Opportunities for the investors go beyond the norm for this project. I am not seeking investors for my business. I am seeking investors who will hold 100% shareholding of the company, assets and full access to information collated by myself.
I would require the investor to enter into a Management Agreement with myself for the duration of the venture. I will assume the functions of Business Manager and Sales This will provide me with adequate income and would not affect net margins to investor. After investment has been recovered and business is sold, I would require a commission on the proceeds of sale. This will be discussed.
Carbon taxes discussions are under way in South Africa. These will have a negative impact on margin for sectors with large carbon footprints. Our product will reduce overall emissions through its closed carbon cycle.
Used cooking oils will be utilized for bio-diesel production. I have also configured the production cycle to be operated off-grid, which means we do not have an extended carbon foot-print through utilizing ESKOM supplied electricity.
The production process will be audited by Promethium Carbon (www.promethium.co.za). These findings will be submitted to clients to offset their carbon footprint. This is currently not being done in South Africa.
The project has been researched for 4 years and is currently at a launch stage requiring funding.
Funding is required to purchase plant, equipment and materials. A portion is required for operating expenses during the initial 3 months.
Target market entry points defined:
1) Heavy Commercial Road transport sector - Operators within this sector don't care for lower emissions from switching to bio-fuel.
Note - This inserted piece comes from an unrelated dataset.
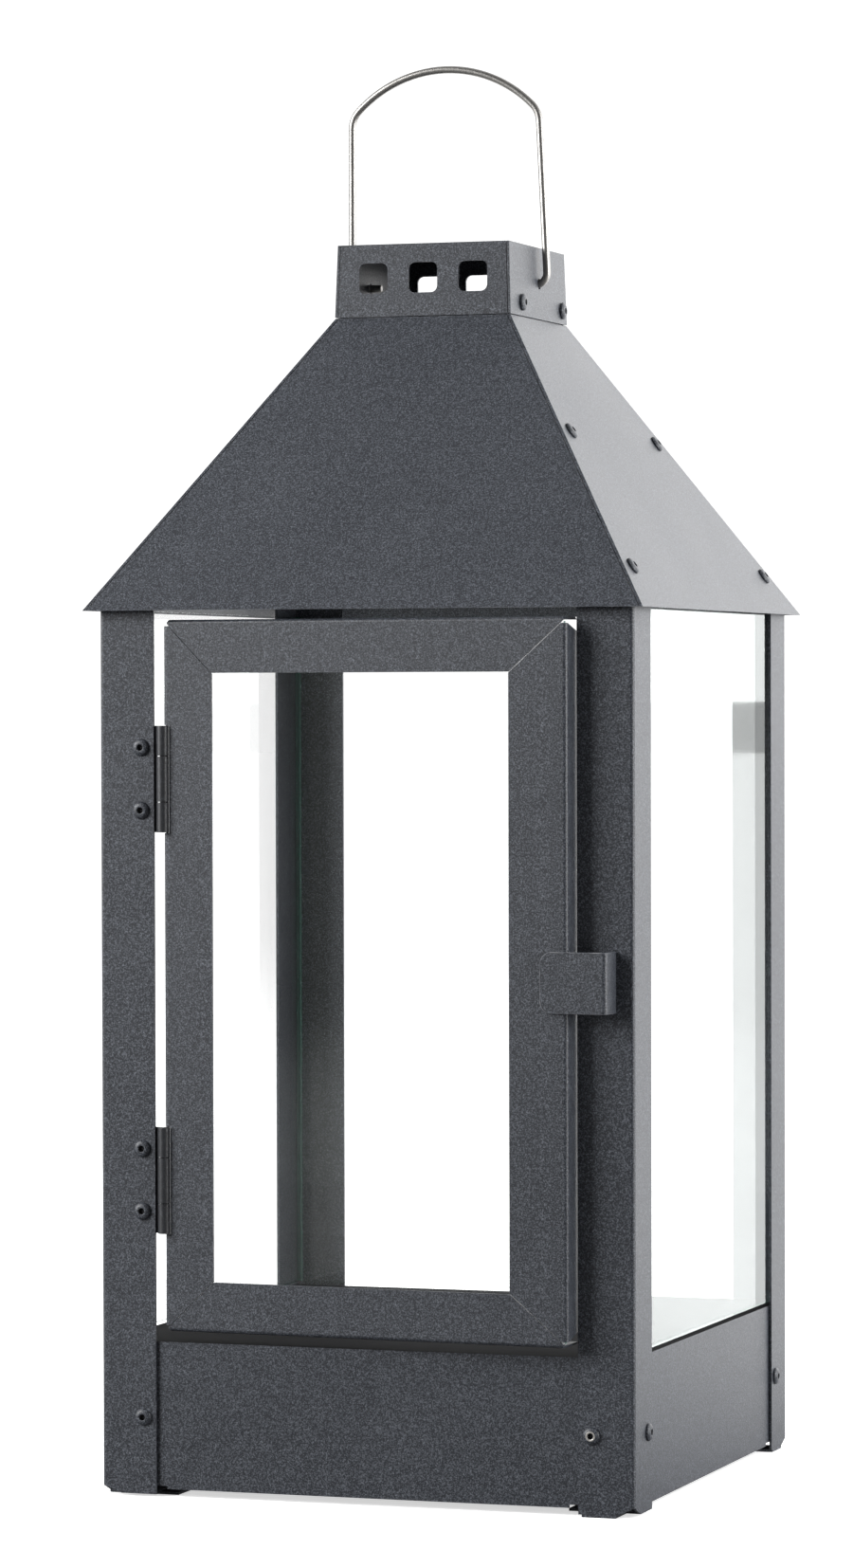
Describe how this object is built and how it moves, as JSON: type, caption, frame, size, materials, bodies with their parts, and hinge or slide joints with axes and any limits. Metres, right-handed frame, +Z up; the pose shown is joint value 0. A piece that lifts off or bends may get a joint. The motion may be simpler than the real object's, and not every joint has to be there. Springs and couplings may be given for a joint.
{
  "type": "candle lantern",
  "caption": "Square sheet-steel candle lantern with glazed sides, a hinged glazed front door, a pyramid roof, a vented cap and a wire bail.",
  "frame": {"origin": "on the lantern's vertical centre line, at the underside of its feet", "axes": "+Z up; -Y out through the door; +X to the viewer's right when facing the door"},
  "size_m": [0.22, 0.2262, 0.5457],
  "materials": {
    "powder_coat": "fine-textured anthracite powder coat, satin",
    "glass": "clear float glass with green edges",
    "hinge_steel": "thin anthracite coat over steel, rubbed at the knuckles",
    "hinge_pin": "bright steel",
    "bail_wire": "bright drawn stainless wire",
    "rivet": "coated dome head with a hollow centre"
  },
  "bodies": {
    "body": {"base_tray": "powder_coat", "cap_shell": "powder_coat", "cap_side_left": "powder_coat", "cap_side_right": "powder_coat", "hinge_lower_pin": "hinge_pin", "hinge_lower_post_leaf": "hinge_steel", "hinge_upper_pin": "hinge_pin", "hinge_upper_post_leaf": "hinge_steel", "pane_back": "glass", "pane_left": "glass", "pane_right": "glass", "post_front_left": "powder_coat", "post_front_right": "powder_coat", "post_rear_left": "powder_coat", "post_rear_right": "powder_coat", "rivet_cap_1": "rivet", "rivet_cap_2": "rivet", "rivet_cap_3": "rivet", "rivet_cap_4": "rivet", "rivet_hinge_1": "rivet", "rivet_hinge_2": "rivet", "rivet_hinge_3": "rivet", "rivet_hinge_4": "rivet", "rivet_roof_1": "rivet", "rivet_roof_2": "rivet", "rivet_roof_3": "rivet", "rivet_roof_4": "rivet", "rivet_roof_5": "rivet", "rivet_roof_6": "rivet", "rivet_roof_7": "rivet", "rivet_roof_8": "rivet", "rivet_skirt_1": "rivet", "rivet_skirt_2": "rivet", "rivet_skirt_3": "rivet", "rivet_skirt_4": "rivet", "rivet_skirt_5": "rivet", "rivet_skirt_6": "rivet", "rivet_skirt_7": "rivet", "rivet_skirt_8": "rivet", "roof_back": "powder_coat", "roof_front": "powder_coat", "roof_left": "powder_coat", "roof_right": "powder_coat"},
    "door": {"door_rail_bottom": "powder_coat", "door_rail_top": "powder_coat", "door_stile_left": "powder_coat", "door_stile_right": "powder_coat", "hinge_lower_door_leaf": "hinge_steel", "hinge_upper_door_leaf": "hinge_steel", "latch_plate": "powder_coat", "pane_door": "glass"},
    "bail": {"bail_handle": "bail_wire"}
  },
  "joints": [
    {"name": "door_hinge", "type": "hinge", "parent": "body", "child": "door", "pos_m": [-0.0795, -0.10535, 0.1964], "axis": [0, 0, -1], "range_deg": [0, 160]},
    {"name": "bail_swing", "type": "hinge", "parent": "body", "child": "bail", "pos_m": [0, 0.0015, 0.4602], "axis": [1, 0, 0], "range_deg": [-85, 85]}
  ]
}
The lower pricing to mineral diesel is attractive. This sector alone can utilize our monthly production.
2) Mining and Industrial sectors - African Rainbow Minerals, Anglo Gold, Goldfields, De Beers, Eskom, Accelor Mittal are a few of the Corporate giants that will support this initiative due to the reducing nature of our product. Of course they still need to be marketed.
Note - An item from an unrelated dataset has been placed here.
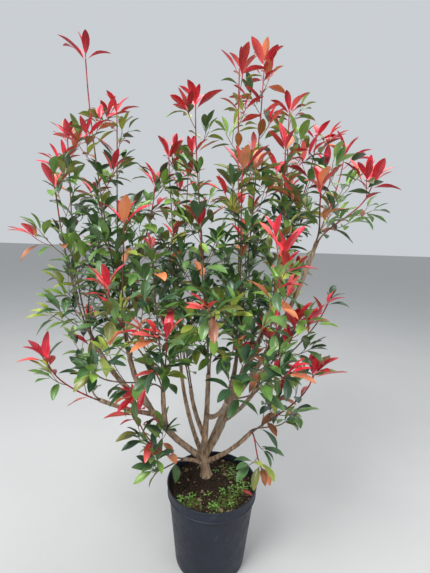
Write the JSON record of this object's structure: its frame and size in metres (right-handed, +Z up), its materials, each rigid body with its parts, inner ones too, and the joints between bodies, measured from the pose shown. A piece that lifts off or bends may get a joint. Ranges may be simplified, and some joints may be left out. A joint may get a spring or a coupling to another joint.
{
  "type": "potted red tip photinia",
  "caption": "Upright many-stemmed evergreen shrub with dark glossy leaves and red shoot tips, growing in a round black plastic nursery pot that stands on its flat underside.",
  "frame": {"origin": "centre of the pot's flat underside", "axes": "+Z up, +X to the right and +Y away from the viewer, as the picture shows the plant"},
  "size_m": [1.0545, 0.6906, 1.5227],
  "materials": {
    "pot_plastic": "satin moulded plastic",
    "soil": "moist crumbly potting compost",
    "bark": "smooth tan-brown bark",
    "foliage": "glossy leaves, dark green with red young tips"
  },
  "bodies": {
    "root": {"foliage_arch_front": "foliage", "foliage_arch_side": "foliage", "foliage_arch_top": "foliage", "foliage_back_left_side": "foliage", "foliage_back_left_top": "foliage", "foliage_back_right_side": "foliage", "foliage_back_right_top": "foliage", "foliage_centre_front": "foliage", "foliage_centre_low": "foliage", "foliage_centre_top": "foliage", "foliage_crown_front": "foliage", "foliage_crown_left": "foliage", "foliage_crown_right": "foliage", "foliage_crown_top": "foliage", "foliage_far_red": "foliage", "foliage_far_upper": "foliage", "foliage_front_left_low": "foliage", "foliage_front_left_top": "foliage", "foliage_front_right_low": "foliage", "foliage_front_right_top": "foliage", "foliage_inner_red": "foliage", "foliage_inner_up": "foliage", "foliage_left_front": "foliage", "foliage_left_inner_top": "foliage", "foliage_left_second": "foliage", "foliage_left_top": "foliage", "foliage_low_left_red": "foliage", "foliage_low_right": "foliage", "foliage_low_right_droop": "foliage", "foliage_low_right_red": "foliage", "foliage_low_rim": "foliage", "foliage_middle_left": "foliage", "foliage_middle_top": "foliage", "foliage_outer_back": "foliage", "foliage_outer_side": "foliage", "foliage_outer_top": "foliage", "foliage_right_far": "foliage", "foliage_right_red": "foliage", "foliage_right_up": "foliage", "foliage_second_back": "foliage", "foliage_second_front": "foliage", "foliage_second_top": "foliage", "pot": "pot_plastic", "potting_soil": "soil", "stem_back_left": "bark", "stem_back_right": "bark", "stem_centre": "bark", "stem_centre_left": "bark", "stem_far_left": "bark", "stem_front_right": "bark", "stem_left_inner": "bark", "stem_left_leader": "bark", "stem_left_outer": "bark", "stem_low_left": "bark", "stem_right_arch": "bark", "stem_right_centre": "bark", "stem_right_low": "bark", "stem_right_mid": "bark", "stem_right_second": "bark", "trunk": "bark"}
  },
  "joints": []
}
Indirect players will include:
1) Equipment suppliers
2) Used oil suppliers
3) Carbon Auditing groups and SA Government departments and bodies
These are critical to our success and establishing a brand image and reputation.
Our distinct advantages will be:
1) High volume producer
2) Endorsed eco-friendly product with GHG reducing cycle
3) Reliable supply
The used cooking oil (UCO) supply in South Africa is volatile in both supply and pricing which has seen prices in the past 28 months escalate from ZAR 2.00 per litre to ZAR 6.50 per litre.
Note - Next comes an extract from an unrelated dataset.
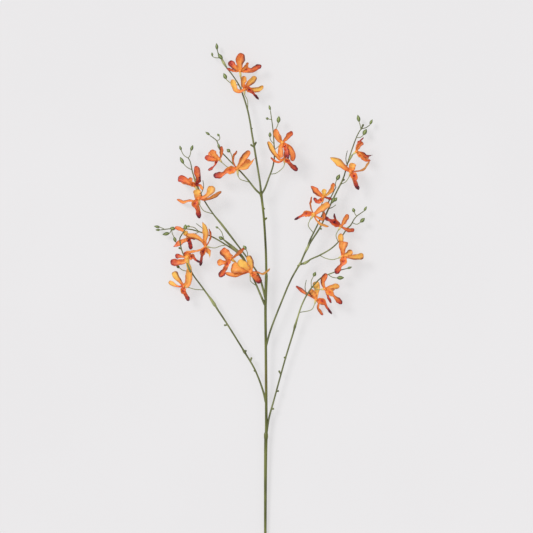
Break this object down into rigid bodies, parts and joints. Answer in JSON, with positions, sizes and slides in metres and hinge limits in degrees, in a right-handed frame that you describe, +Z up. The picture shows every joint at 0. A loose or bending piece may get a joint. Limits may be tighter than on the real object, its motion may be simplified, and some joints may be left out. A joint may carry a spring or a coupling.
{
  "type": "oncidium orchid stem",
  "caption": "Cut branching oncidium orchid stem lying flat: thin green sprays with buds and frilled orange blooms with crimson lips.",
  "frame": {"origin": "on the resting surface, under the middle of the lying stem's bounding box", "axes": "+Y from the cut foot to the crown, +X to the right as seen from above, +Z up from the resting surface"},
  "size_m": [0.4048, 0.9998, 0.046],
  "materials": {
    "stem_green": "satin olive green, slightly mottled, paler on the thick lower stretch",
    "spray_green": "satin olive green with yellower sleeves and buds",
    "petal": "soft matt orange going to yellow at the tips and red at the edges, crimson lip, pale green neck"
  },
  "bodies": {
    "root": {"main_stem": "stem_green", "spray_a": "spray_green", "spray_b": "spray_green", "spray_c": "spray_green", "spray_d": "spray_green", "spray_e": "spray_green", "spray_f": "spray_green", "spray_g": "spray_green", "spray_h": "spray_green", "spray_i": "spray_green", "spray_j": "spray_green", "spray_k": "spray_green", "bloom_a1": "petal", "bloom_a2": "petal", "bloom_b1": "petal", "bloom_b2": "petal", "bloom_c1": "petal", "bloom_c2": "petal", "bloom_d1": "petal", "bloom_d2": "petal", "bloom_e1": "petal", "bloom_e2": "petal", "bloom_f1": "petal", "bloom_f2": "petal", "bloom_g1": "petal", "bloom_g2": "petal", "bloom_h1": "petal", "bloom_h2": "petal", "bloom_i1": "petal", "bloom_i2": "petal", "bloom_j1": "petal", "bloom_j2": "petal", "bloom_k1": "petal", "bloom_k2": "petal"}
  },
  "joints": []
}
I have formulated a strategy for mass environmental drive in South Africa and submitted this to Shoprite Group. They are currently assessing strategy for a national CSI drive.
I have also received confirmation from a European supplier for 1000 metric tons of UCO per month. Both these initiatives will render UCO to us for around ZAR 4.50 per litre.
This gives us a unique supply position based on volume and a pricing advantage in the market.
This model can be replicated by competitors; yet will take time to establish supply channels and resources. In any event competitors get the right mix, we should be established as a preferred vendor to our target market.
Rationale for the deal
Our opportunity is to step up to the plate and fill the gap between legislative compliance on sustainability and deliver a product that provides instant results.
Profits will be realised from the sale of bio-diesel, which are estimated at ZAR 1.50 per litre. Take into account lower materials prices have not been accounted for and could see margins increase to ZAR 2.50 per litres.
This increase will return the investment within a 1-year period.
The agricultural sector has been using bio-diesel for approximately 10 years in SA on generators and farming equipment. Shoprite Group has invested in a bio-diesel plant for use on its own vehicles.
Smaller bio-diesel producers, up to 35 000 litre per month, operate in SA but there is no documented information readily available. They are expected to be in the region of approximately 1000 producers.
SA is currently discussing the introduction of legislated minimum bio-fuel blends in both petrol and diesel - B2 for petrol and B5 for diesel. This will create additional opportunities for an established, high volume, accredited producer to meet increased demand.
Use of financing
Investment is required to fund acquisition of the following:
NB ROE - USD = ZAR 8.12
1) Bio Diesel production plant - ZAR 1 650 000-00
2) Storage tanks = ZAR 200 000-00
3) UCO material = ZAR 1 210 000-00
4) I ton used LDV = ZAR 65 000-00
5) Rental (deposit /Advance) = ZAR 68 000-00
6) Soap Manufacture plant = ZAR 150 000-00
The waste portion of production process is glycerine. This in turn will be used in the soap making process and sold to increase margin. These figures have not been included in costing.
7) Miscellaneous = ZAR 50 000-00
8) Expenses month 1-3 = ZAR 362 100-00
The investment provides for all purchases to be made cash with equipment being 100% investor owned.
Repayment has been calculated over a 5 year / 60 month period. This may appear too long, yet it is important to note factors such as increased production, higher product selling prices and export possibilities have not been incorporated into the finance model.
At an interest rate of 9% per annum on the required USD 500 000-00 investment repayment will be in the region of R 83 033-00 (USD 10 244-48) per month.
This figure excludes retained profits after taxation, which may also be allocated towards initial investment.
The idea would be to repay the loan in the shortest possible period and consider selling off the established business to realize true profits from the investment.